Le modèle social français accentue-t-il ce stress ?

Nous nous sommes tiré une balle dans le pied avec les 35 heures. L’intensification du travail est extrêmement forte, notamment pour les cadres qui ont le sentiment de ne plus faire correctement leur job. Si l’on se compare avec d’autres pays, par exemple l’Angleterre, plus durement touchée par la crise, la situation paraît moins tendue qu’en France. Les Français sont très anxieux quant à leur emploi. Ils savent qu’en cas de licenciement ils auront du mal à rebondir. Pour fluidifier le marché du travail, des améliorations ont été apportées, comme la rupture conventionnelle, que nous avions recommandée dans le cadre du Cercle d’outre-Manche. Mais il reste encore beaucoup à faire. Pourquoi bénéficier des mêmes avantages sociaux à 25 qu’à 55 ans ? C’est absurde. Les besoins diffèrent. Pourquoi un célibataire aurait-il autant de congés qu’une personne avec des enfants ? Nos jeunes élites travaillent un mois de moins que n’importe quels autres jeunes diplômés dans le monde. Et pourquoi ne pas accepter que l’on puisse gagner moins en fin de carrière ? Des compromis doivent être proposés : on vous assure moins de stress à 55 ans mais, en contrepartie, vous serez moins rémunéré.

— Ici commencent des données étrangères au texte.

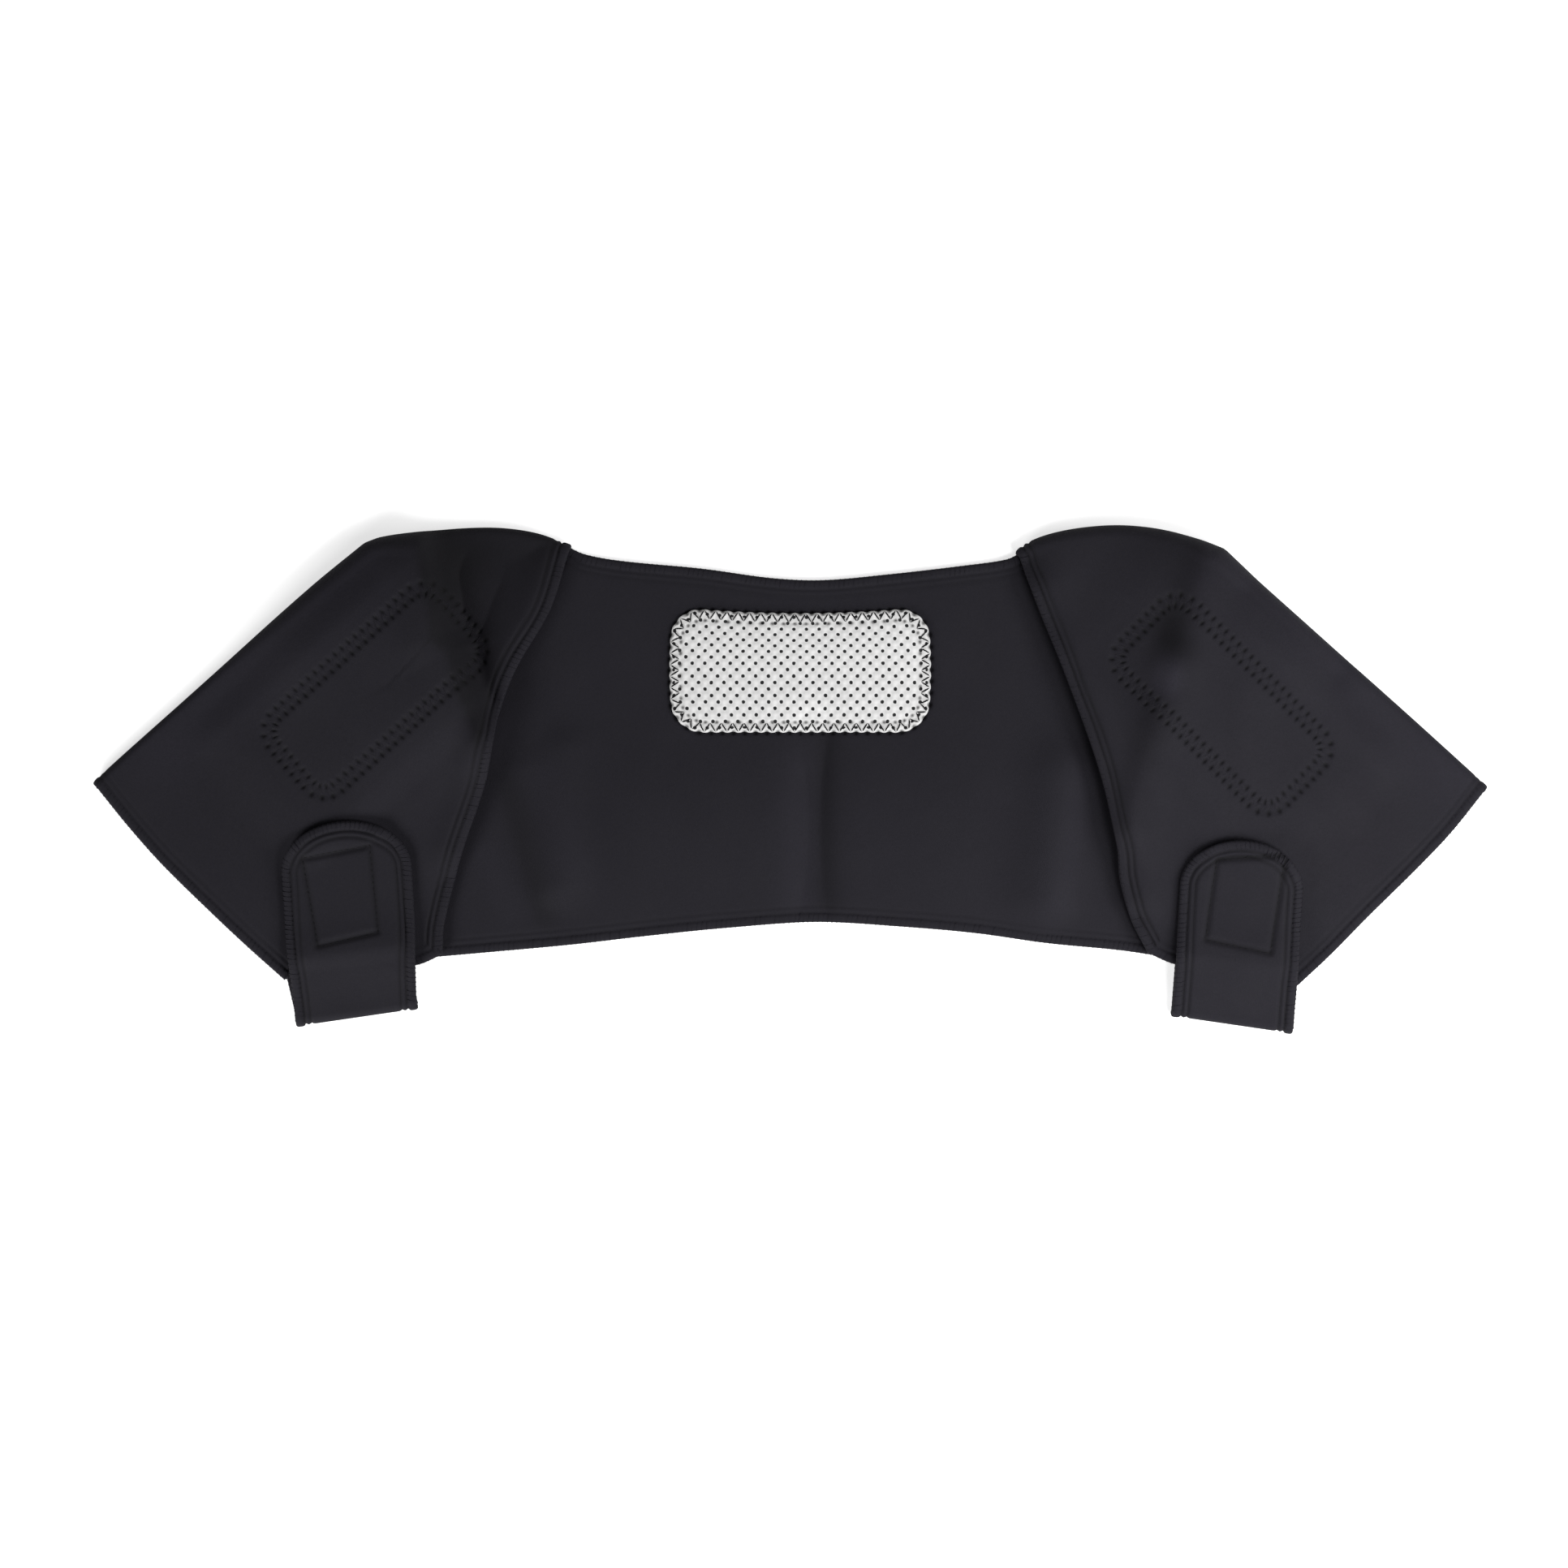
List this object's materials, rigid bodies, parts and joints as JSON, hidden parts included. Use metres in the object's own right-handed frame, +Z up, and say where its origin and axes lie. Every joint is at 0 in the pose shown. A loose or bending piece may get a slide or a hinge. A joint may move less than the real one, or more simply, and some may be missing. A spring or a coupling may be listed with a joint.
{
  "type": "shoulder brace",
  "caption": "Neoprene brace for both shoulders, laid flat with its inner face up, with folded sleeves, a dotted back pad and straps folded onto the flaps.",
  "frame": {"origin": "on the table, under the middle of the box round the whole brace", "axes": "+X from the left sleeve of the picture to the right one, +Y from the bottom hem to the neckline, +Z up off the table"},
  "size_m": [0.719, 0.2614, 0.0259],
  "materials": {
    "neoprene": "matte knit over foam",
    "pad_cloth": "matte white knit with black dots",
    "hook_tape": "matte black hook tape"
  },
  "bodies": {
    "root": {"back_panel": "neoprene", "left_shoulder_panel": "neoprene", "right_shoulder_panel": "neoprene", "left_strap": "neoprene", "right_strap": "neoprene", "back_heating_pad": "pad_cloth", "left_shoulder_heating_pad": "pad_cloth", "right_shoulder_heating_pad": "pad_cloth", "left_hook_patch": "hook_tape", "right_hook_patch": "hook_tape"}
  },
  "joints": []
}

Nos amortisseurs sociaux sont plébiscités avec la crise. Est-ce justifié ?

Ne nous trompons pas. Ce n’est pas parce que la crise nous a un peu moins touchés que nous rebondirons mieux grâce à nos amortisseurs sociaux. Sur le plan économique, nous sommes partis de plus bas. À Singapour, depuis la crise, l’État subventionne les entreprises pour les aider à garder leurs employés. Nous avons ainsi reçu, chaque mois, 200 euros par salarié. C’est intelligent, dans la mesure où cette subvention est temporaire. Par ailleurs, les pays européens qui sont en plein-emploi sont ceux qui ont le moins de contraintes pour licencier. En France, la réglementation pousse les entreprises à fonctionner en sous-emploi. Les amortisseurs sociaux sont sans doute utiles mais ils ont aussi créé une société profondément inégalitaire où des salariés en CDI côtoient de gros bataillons de précaires.

Que pensez-vous du RSA jeunes ?

C’est une bonne idée, qui vient d’Angleterre. Tony Blair avait créé un système équivalent à la fin des années 90, appelé New Deal, adapté aux spécificités des secteurs d’activité, au profit des salariés, des jeunes ou des handicapés. Avec les excès scandaleux de la City, on a tendance à jeter le bébé avec l’eau du bain. Le problème du marché du travail en France, c’est que vous n’êtes employable qu’entre 25 et 45 ans. Vous n’avez le droit d’être ni jeune ni vieux !

Propos recueillis par Sandrine Foulon et Anne-Cécile Geoffroy

ARNAUD VAISSIÉ

54 ans.

1982

Diplômé de Sciences po.

1983

Directeur général de Compass Inc., à San Francisco.

1985

Cofondateur et P-DG d’International SOS.

2004

Cofondateur du Cercle d’outre-Manche, un think tank rassemblant les principales entreprises françaises au Royaume-Uni.